The universe obviously wants me to get back to Grant and Lauren so much that it decided to pee on it.
It’s a learning experience for me. I’ve worked on Grant and Lauren off and on in binges for going on two years. (It’ll be two years this Labor Day weekend). There’ve been times when I had to stop. Usually either life got in the way (a two-part move to Philly; losing both my jobs in December 2007), or I just did not know what to do with the story. Usually I’d just wait it out; certain I’d write again sometime. Sooner or later. Usually later.
But I’ve got this other WIP that haunts me. It’s my science fiction WIP. I wrote the first draft during three NaNoWriMos (2002-2004). Then I shelved it with the plan of getting back to it someday–probably when I’d become an older and wiser writer.
I’ve thought about the SF WIP off and on since. And when I stare at all the material–I have binders full of God knows what, and folders full of God knows what, and a story full of God knows what–I just shut down. All the material I have for the SF WIP fills up one shelf. It’s overwhelming.

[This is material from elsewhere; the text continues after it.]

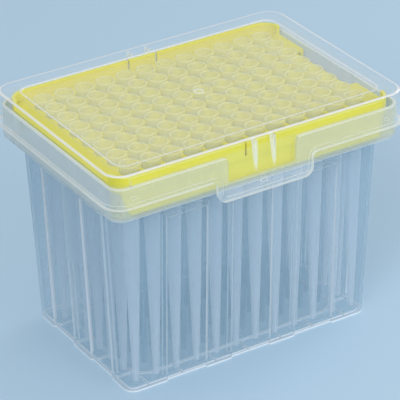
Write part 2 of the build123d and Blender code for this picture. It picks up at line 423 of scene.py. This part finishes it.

The leaky bedroom ceiling has taught me that one of the reasons why the SF WIP is overwhelming is that it’s all disorganized. Everything I need for it–even though it’s all confined to a shelf and a file box–is disorganized. Much how what Grant and Lauren is becoming.
With Grant and Lauren… I have three binders full of God knows what, and a file box of God knows what, and stray papers here and there of God knows what, and files on four different computers.
Deja vu? Why, yes.
So I need to get organized. It’s not an excuse for me not to write. If I can get Grant and Lauren organized, then I can get back to the story because their story is there. It’s just currently suffocating in God knows what.
Lesson #1 that I’ve learned from Grant and Lauren is the need to work on projects that jazz you. If Lesson #2 is to take the time to develop some sort of organizational system so you can put all the God knows what into some kind of order… so be it. It’ll be another lesson I’ve learned that will get me back to my SF WIP.